There’s all sorts of ways a company’s human resources department can spot made-up details on your resume, including but not limited to: 

  • Background checks to see if you are who you say you are.

  • Reference checks with companies and universities on your resume.

  • Skill assessments and tests to measure your proficiency with certain tasks.

  • Multiple interviews that test the consistency of your claims.

Why is lying on your resume counterproductive?

If a job recruiter spots a blatant lie on your professional resume document–a job that doesn’t exist, skills you don’t have, a list of references for people you never met–that’s it for your job application. Companies won’t hire professionals who lie about their work experience. Lying on your resume might even damage your chances of getting hired by that company in the future. 

Even if recruiters don’t spot your lies and you get hired, you’re still working in a job that you’re not equipped to handle (if you were qualified for the job, you wouldn't have lied). In this new workplace and position, you’ll almost certainly make basic mistakes, fail to keep your “cover story” straight, and eventually stand revealed as  an imposter. In the best case scenario where you actually con your way to success, you’re still substituting lies for hard work, trust, and actual growth, which isn’t mentally good for you in the long run.
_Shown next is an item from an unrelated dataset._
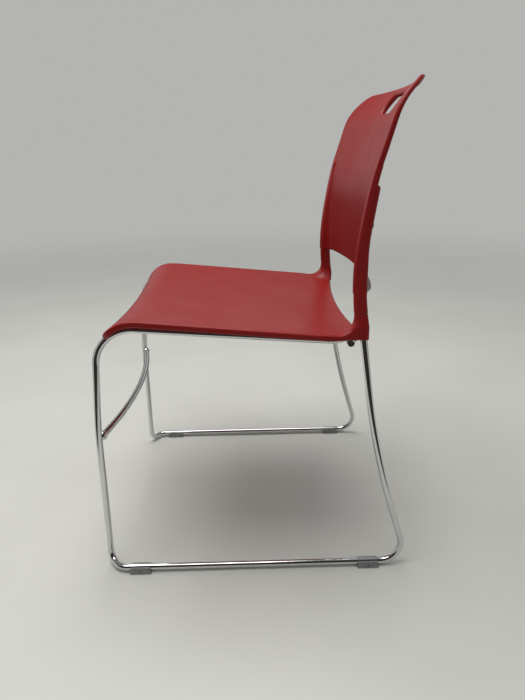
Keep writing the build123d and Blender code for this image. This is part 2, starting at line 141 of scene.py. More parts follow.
SLEEVE_SEAM_UP = 0.0002                     # the sleeve starts this far above the seam
SLEEVE_STEP_R = 0.0045
SLEEVE_MERGE_R = 0.006
SLEEVE_BEHIND_R = 0.001
ROLL_RISE = 0.05                            # the height in which the edge grows round
BACK_BENDS = [(0.0, 0.0), (0.0, 0.149), (0.0342, 0.2591), (0.0799, 0.319)]
BACK_BEND_RADII = [0.260, 0.110]


# ---- Lines and distances ---------------------------------------------------------------------
class Profile:
    """A line of straights and round corners in the YZ plane.

    A place is given by the distance along the line and the distance to its left.
    """

    def __init__(self, corners, radii):
        self.parts = []
        points = [np.array(corner, float) for corner in corners]
        start = points[0]
        along = 0.0
        for corner, after, radius in zip(points[1:-1], points[2:], radii):
            way = (corner - start) / np.linalg.norm(corner - start)
            out = (after - corner) / np.linalg.norm(after - corner)
            turn = math.atan2(way[0] * out[1] - way[1] * out[0], way @ out)
            tangent = radius * math.tan(abs(turn) / 2)
            length = np.linalg.norm(corner - start) - tangent
            self.parts.append(("line", along, along + length, start, way, 0.0, 1.0))
            along += length
            left = np.array([-way[1], way[0]])
            side = math.copysign(1.0, turn)
            centre = corner - tangent * way + side * radius * left
            self.parts.append(("arc", along, along + radius * abs(turn), centre, left, radius, side))
            along += radius * abs(turn)
            start = corner + tangent * out
        way = (points[-1] - start) / np.linalg.norm(points[-1] - start)
        end = along + np.linalg.norm(points[-1] - start)
        self.parts.append(("line", along, end, start, way, 0.0, 1.0))
        self.length = end

    def place(self, s, n):
        """The Y and Z of places given by their distance along the line and to its left."""
        y = np.zeros(np.broadcast(s, n).shape)
        z = np.zeros_like(y)
        s = np.broadcast_to(s, y.shape)
        n = np.broadcast_to(n, y.shape)
        for number, (kind, low, high, origin, way, radius, side) in enumerate(self.parts):
            mask = (s >= low) if number else np.ones(y.shape, bool)
            if kind == "line":
                py = origin[0] + (s - low) * way[0] - n * way[1]
                pz = origin[1] + (s - low) * way[1] + n * way[0]
            else:
                angle = side * (s - low) / radius
                ly = way[0] * np.cos(angle) - way[1] * np.sin(angle)
                lz = way[0] * np.sin(angle) + way[1] * np.cos(angle)
                py = origin[0] + (n - side * radius) * ly
                pz = origin[1] + (n - side * radius) * lz
            y = np.where(mask, py, y)
            z = np.where(mask, pz, z)
        return y, z

    def locate(self, y, z):
        """The distance along the line and to its left of places given by Y and Z."""
        best = np.full(np.shape(y), np.inf)
        s = np.zeros_like(best)
        n = np.zeros_like(best)
        last = len(self.parts) - 1
        for number, (kind, low, high, origin, way, radius, side) in enumerate(self.parts):
            vy, vz = y - origin[0], z - origin[1]
            if kind == "line":
                part = vy * way[0] + vz * way[1]
                off = vz * way[0] - vy * way[1]
            else:
                far = np.hypot(vy, vz)
                ly, lz = -side * vy / far, -side * vz / far
                part = side * np.arctan2(way[0] * lz - way[1] * ly, way[0] * ly + way[1] * lz) * radius
                off = side * (radius - far)
            under = np.where(number > 0, np.maximum(-part, 0.0), 0.0)
            over = np.where(number < last, np.maximum(part - (high - low), 0.0), 0.0)
            score = np.hypot(off, under + over)
            closer = score < best
            best = np.where(closer, score, best)
            s = np.where(closer, low + part, s)
            n = np.where(closer, off, n)
        return s, n


def outer(a, b, radius):
    """What lies inside both distances, with a round outer corner where they meet."""
    u = np.maximum(a + radius, 0.0)
    v = np.maximum(b + radius, 0.0)
    return np.minimum(np.maximum(a, b), -radius) + np.hypot(u, v)


def inner(a, b, radius):
    """What lies inside either distance, with a fillet where they meet."""
    return -outer(-a, -b, radius)


def smooth(share):
    share = np.clip(share, 0.0, 1.0)
    return share * share * (3.0 - 2.0 * share)


def arc_drop(radius, x):
    return radius - np.sqrt(radius * radius - x * x)


def lines(low, high, fine, coarse, zones, reach=0.02):
    """Grid lines from low to high, close together in the zones and wide apart elsewhere."""
    found = [low]
    while found[-1] < high:
        here = found[-1]
        gap = min(max(a - here, here - b, 0.0) for a, b in zones)
        found.append(here + fine + (coarse - fine) * min(gap / reach, 1.0))
    return np.array(found)


def both_ways(half):
    """Grid lines on one side of the centre plane, and their mirror images."""
    return np.concatenate([-half[::-1], half])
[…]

To learn more about constructing an effective resume, check out Career.io’s resume examples and writing guides.

Key takeaways

  1. Lying on your professional resume isn’t just unethical. It’s also counterproductive, potentially illegal, and likely to damage your career in the long run.

  2. Job recruiters have a huge bag of tricks for spotting lies in your resume: background checks, probing interview questions, and so on.

  3. If recruiters catch you lying on your resume, your job application (and future job applications) will be dead in the water.